Problem details: Using the records below, locate all lines containing "JSON" and return them.

## Start Records for the task

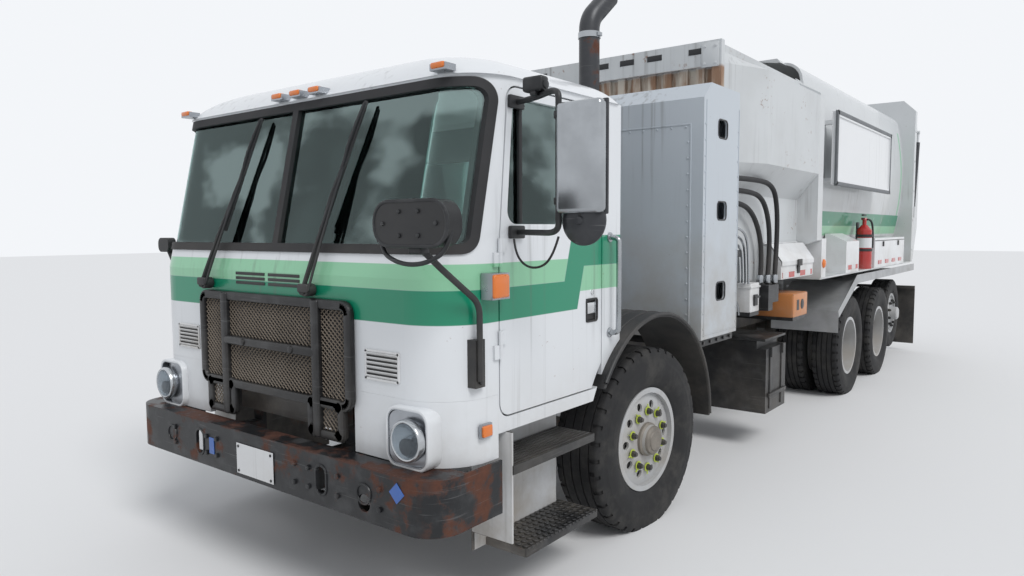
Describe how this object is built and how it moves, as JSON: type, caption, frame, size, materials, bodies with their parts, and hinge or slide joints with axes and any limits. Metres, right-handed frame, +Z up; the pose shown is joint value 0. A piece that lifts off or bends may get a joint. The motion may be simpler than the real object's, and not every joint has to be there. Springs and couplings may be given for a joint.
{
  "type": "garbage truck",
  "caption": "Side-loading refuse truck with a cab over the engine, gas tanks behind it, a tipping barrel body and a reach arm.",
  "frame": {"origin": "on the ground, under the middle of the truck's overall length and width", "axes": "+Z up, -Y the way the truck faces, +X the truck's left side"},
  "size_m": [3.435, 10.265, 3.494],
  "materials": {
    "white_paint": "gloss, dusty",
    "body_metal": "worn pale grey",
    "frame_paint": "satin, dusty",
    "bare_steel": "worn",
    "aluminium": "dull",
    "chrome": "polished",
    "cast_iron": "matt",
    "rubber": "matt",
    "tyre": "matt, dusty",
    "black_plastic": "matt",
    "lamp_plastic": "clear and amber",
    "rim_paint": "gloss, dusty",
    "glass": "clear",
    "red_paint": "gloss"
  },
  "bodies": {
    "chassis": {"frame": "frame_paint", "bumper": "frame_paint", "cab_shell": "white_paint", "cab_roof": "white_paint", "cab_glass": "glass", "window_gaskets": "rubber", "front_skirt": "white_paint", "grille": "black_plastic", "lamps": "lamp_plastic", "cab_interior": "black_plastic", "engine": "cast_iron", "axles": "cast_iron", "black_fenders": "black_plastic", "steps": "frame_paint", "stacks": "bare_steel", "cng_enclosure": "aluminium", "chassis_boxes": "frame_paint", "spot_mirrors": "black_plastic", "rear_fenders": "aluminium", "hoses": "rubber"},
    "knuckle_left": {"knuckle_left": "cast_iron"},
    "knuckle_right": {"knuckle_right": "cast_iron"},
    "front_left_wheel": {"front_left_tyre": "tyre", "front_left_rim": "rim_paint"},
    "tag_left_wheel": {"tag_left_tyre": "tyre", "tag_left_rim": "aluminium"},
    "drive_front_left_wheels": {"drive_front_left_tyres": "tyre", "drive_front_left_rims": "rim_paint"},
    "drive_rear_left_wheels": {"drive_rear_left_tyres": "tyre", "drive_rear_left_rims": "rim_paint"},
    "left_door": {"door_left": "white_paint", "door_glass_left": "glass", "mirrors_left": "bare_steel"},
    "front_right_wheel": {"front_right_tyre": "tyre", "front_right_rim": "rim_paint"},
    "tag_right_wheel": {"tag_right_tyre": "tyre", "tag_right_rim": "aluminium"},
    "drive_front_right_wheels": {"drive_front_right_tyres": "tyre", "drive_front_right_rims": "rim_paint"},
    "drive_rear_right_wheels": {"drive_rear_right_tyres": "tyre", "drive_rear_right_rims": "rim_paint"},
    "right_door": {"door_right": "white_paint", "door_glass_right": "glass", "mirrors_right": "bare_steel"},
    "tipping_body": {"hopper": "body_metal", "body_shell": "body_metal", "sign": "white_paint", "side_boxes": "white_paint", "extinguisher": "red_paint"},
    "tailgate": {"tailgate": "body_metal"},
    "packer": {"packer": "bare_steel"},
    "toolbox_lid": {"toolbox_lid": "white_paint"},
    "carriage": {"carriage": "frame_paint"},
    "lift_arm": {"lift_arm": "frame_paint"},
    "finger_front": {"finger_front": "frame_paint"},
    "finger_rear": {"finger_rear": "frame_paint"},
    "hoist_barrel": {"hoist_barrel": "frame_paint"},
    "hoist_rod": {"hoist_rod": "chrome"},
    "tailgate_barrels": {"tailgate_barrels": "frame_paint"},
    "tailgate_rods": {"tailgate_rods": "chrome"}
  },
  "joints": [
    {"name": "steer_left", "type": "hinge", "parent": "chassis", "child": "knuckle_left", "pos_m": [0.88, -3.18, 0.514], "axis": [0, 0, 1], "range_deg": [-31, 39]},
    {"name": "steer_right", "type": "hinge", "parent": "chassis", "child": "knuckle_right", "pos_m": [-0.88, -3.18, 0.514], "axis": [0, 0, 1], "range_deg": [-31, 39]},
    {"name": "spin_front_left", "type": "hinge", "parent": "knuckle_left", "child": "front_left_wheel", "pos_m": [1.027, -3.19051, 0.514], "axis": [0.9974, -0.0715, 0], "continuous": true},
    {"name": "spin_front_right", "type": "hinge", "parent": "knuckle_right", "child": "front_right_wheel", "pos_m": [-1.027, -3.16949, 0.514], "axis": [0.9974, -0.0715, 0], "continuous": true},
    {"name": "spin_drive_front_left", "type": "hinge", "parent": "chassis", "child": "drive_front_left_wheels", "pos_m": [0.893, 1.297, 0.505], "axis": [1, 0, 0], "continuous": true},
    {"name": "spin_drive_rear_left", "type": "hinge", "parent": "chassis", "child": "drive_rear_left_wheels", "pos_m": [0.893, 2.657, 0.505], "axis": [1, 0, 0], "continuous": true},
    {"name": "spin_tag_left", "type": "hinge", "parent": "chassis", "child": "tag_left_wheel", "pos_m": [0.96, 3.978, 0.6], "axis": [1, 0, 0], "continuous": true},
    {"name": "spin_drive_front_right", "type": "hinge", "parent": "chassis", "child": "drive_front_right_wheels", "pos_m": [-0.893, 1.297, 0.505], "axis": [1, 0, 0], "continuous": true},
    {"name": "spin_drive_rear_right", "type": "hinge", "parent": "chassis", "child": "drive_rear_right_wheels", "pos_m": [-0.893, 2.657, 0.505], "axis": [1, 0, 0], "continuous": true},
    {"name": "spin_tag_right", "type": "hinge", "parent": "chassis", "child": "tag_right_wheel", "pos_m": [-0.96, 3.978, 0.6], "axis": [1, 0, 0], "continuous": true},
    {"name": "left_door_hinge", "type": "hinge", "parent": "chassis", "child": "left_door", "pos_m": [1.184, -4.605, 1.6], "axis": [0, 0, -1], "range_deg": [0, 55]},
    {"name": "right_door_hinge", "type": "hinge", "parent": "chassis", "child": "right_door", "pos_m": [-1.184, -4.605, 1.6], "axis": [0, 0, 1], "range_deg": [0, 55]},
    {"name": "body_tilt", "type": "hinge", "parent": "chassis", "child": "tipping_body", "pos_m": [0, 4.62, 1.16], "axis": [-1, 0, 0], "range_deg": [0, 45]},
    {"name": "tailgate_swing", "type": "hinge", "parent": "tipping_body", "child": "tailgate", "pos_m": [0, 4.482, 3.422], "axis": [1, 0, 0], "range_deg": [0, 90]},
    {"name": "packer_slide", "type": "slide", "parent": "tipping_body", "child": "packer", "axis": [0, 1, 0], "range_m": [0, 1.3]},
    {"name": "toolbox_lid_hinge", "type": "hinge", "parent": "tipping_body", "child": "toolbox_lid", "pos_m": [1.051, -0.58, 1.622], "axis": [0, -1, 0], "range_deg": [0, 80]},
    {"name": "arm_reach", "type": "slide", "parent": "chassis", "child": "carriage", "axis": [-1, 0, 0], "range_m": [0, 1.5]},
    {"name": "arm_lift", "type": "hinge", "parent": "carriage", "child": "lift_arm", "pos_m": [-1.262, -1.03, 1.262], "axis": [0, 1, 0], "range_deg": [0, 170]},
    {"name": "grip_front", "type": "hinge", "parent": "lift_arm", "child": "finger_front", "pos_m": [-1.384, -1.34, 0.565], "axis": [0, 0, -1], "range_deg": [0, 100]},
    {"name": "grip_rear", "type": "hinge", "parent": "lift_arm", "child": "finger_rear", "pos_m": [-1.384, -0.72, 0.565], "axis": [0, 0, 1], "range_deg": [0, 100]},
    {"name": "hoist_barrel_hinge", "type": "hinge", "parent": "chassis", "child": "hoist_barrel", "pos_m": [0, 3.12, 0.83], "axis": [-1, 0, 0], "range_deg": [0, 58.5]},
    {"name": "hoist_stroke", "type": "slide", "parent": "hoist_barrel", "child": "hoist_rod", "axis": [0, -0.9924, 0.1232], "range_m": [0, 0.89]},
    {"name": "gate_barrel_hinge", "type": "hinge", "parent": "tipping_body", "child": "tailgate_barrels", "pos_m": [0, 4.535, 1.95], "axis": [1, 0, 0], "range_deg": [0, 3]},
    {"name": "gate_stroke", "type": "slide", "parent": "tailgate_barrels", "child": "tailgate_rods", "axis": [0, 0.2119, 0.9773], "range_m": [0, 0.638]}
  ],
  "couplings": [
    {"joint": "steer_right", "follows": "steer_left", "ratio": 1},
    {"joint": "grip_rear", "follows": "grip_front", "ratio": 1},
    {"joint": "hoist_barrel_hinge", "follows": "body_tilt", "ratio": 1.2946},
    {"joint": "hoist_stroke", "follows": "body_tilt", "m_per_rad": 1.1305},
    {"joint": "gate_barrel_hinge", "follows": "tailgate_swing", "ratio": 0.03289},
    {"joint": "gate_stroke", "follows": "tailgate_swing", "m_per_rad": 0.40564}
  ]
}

## End Records for the task
## Start Records for the task

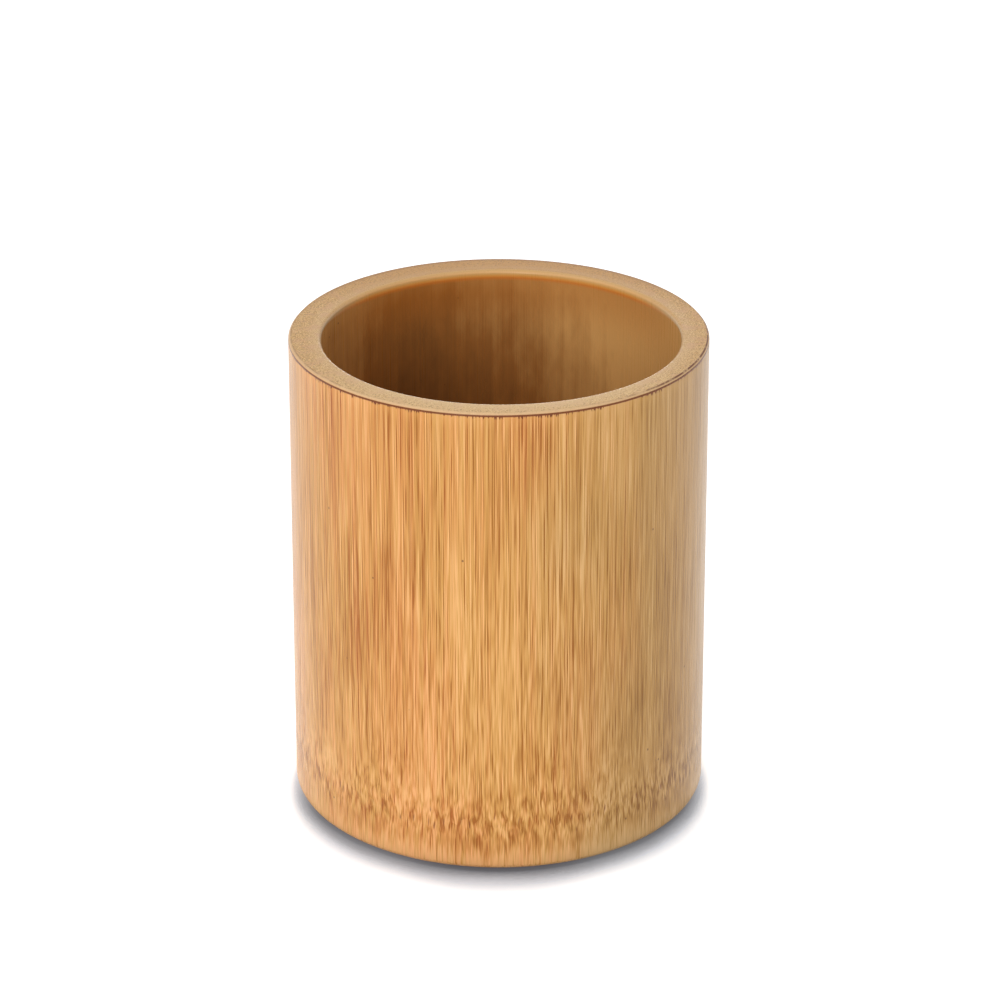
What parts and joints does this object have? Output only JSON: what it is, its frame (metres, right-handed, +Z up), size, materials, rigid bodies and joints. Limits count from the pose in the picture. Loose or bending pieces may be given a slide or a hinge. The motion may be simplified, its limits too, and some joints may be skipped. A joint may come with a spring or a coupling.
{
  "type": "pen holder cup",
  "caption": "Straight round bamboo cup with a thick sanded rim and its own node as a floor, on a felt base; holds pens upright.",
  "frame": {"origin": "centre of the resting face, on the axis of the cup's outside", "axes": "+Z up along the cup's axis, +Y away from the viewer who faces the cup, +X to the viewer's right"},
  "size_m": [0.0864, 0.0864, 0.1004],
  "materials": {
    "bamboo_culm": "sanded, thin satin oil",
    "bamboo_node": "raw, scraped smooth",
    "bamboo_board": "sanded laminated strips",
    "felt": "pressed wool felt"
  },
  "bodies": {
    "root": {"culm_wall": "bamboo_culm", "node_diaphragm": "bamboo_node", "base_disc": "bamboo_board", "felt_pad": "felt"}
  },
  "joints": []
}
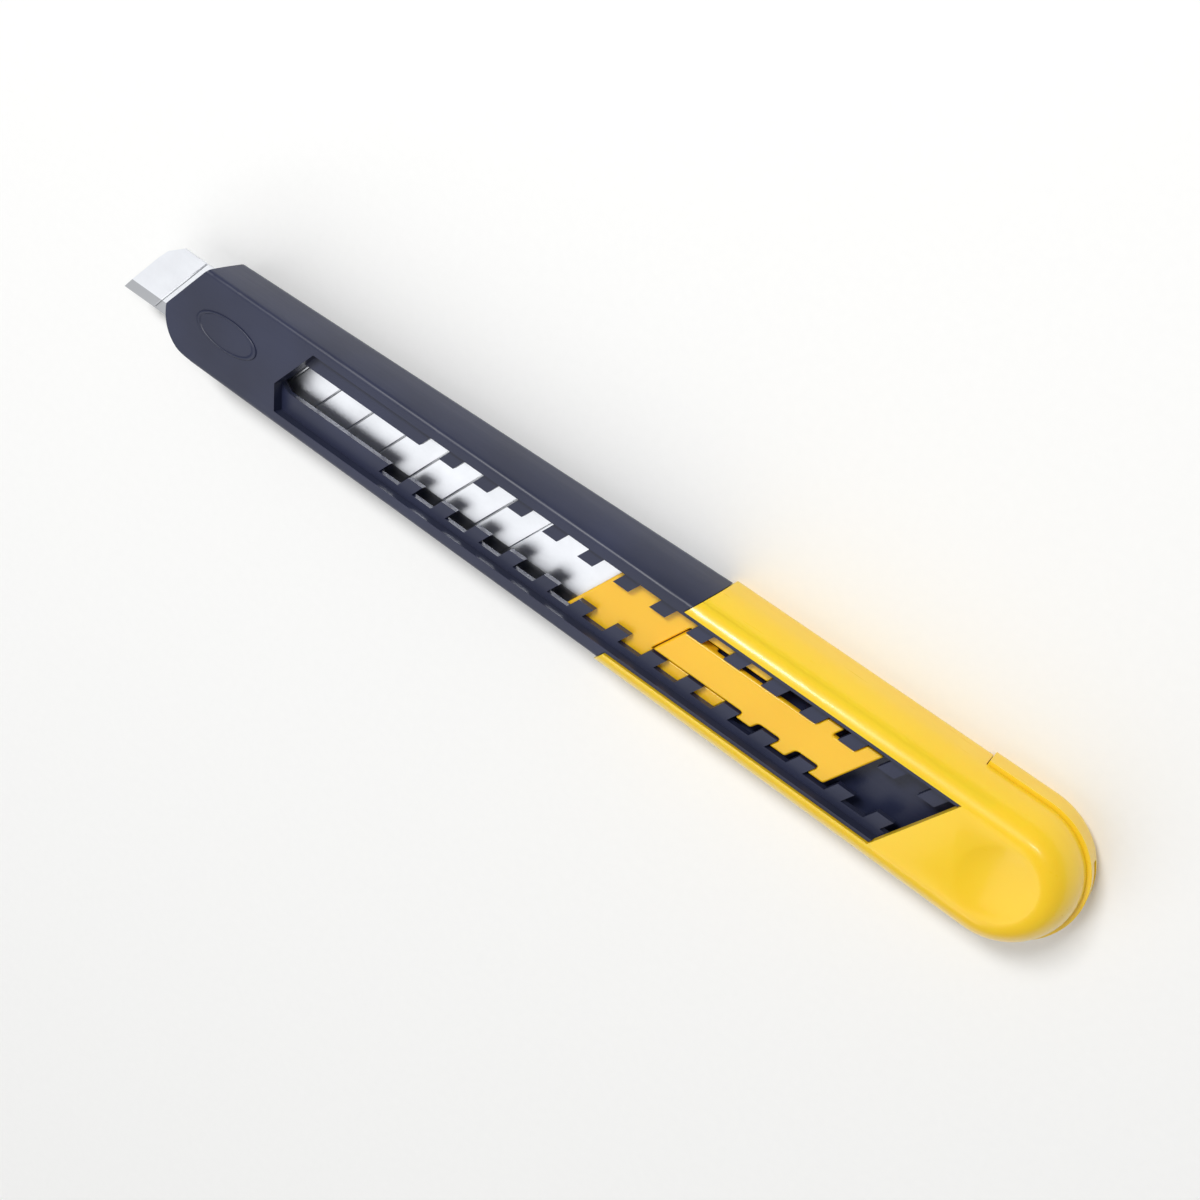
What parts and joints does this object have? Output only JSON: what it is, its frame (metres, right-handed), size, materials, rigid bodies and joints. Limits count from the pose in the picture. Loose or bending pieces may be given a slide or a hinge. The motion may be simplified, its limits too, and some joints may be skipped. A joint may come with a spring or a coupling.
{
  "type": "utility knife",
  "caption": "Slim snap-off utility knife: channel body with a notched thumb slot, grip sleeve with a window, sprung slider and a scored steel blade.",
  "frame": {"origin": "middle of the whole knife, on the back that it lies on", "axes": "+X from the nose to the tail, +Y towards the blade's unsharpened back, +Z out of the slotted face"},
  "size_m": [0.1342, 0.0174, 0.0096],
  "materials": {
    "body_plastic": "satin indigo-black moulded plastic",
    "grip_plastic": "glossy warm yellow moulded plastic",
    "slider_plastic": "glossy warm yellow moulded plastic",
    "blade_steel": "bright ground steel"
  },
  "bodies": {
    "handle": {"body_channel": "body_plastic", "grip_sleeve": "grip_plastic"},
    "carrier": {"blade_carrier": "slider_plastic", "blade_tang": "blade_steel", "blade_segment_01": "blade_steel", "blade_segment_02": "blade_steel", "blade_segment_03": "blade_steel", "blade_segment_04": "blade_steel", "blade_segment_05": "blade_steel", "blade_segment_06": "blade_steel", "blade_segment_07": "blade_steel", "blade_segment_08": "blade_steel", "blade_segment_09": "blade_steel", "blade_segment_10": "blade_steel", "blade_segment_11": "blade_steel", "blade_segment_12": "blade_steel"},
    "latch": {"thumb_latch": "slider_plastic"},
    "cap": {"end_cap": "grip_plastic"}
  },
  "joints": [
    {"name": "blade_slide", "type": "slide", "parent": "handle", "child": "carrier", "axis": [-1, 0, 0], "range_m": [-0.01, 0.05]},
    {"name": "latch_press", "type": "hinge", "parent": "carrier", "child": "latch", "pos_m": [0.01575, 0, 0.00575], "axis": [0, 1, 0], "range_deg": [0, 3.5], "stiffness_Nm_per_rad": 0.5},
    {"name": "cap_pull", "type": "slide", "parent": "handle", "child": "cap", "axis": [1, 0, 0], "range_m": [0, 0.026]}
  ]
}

## End Records for the task

Result for this task:
Describe how this object is built and how it moves, as JSON: type, caption, frame, size, materials, bodies with their parts, and hinge or slide joints with axes and any limits. Metres, right-handed frame, +Z up; the pose shown is joint value 0. A piece that lifts off or bends may get a joint. The motion may be simpler than the real object's, and not every joint has to be there. Springs and couplings may be given for a joint.
What parts and joints does this object have? Output only JSON: what it is, its frame (metres, right-handed, +Z up), size, materials, rigid bodies and joints. Limits count from the pose in the picture. Loose or bending pieces may be given a slide or a hinge. The motion may be simplified, its limits too, and some joints may be skipped. A joint may come with a spring or a coupling.
What parts and joints does this object have? Output only JSON: what it is, its frame (metres, right-handed), size, materials, rigid bodies and joints. Limits count from the pose in the picture. Loose or bending pieces may be given a slide or a hinge. The motion may be simplified, its limits too, and some joints may be skipped. A joint may come with a spring or a coupling.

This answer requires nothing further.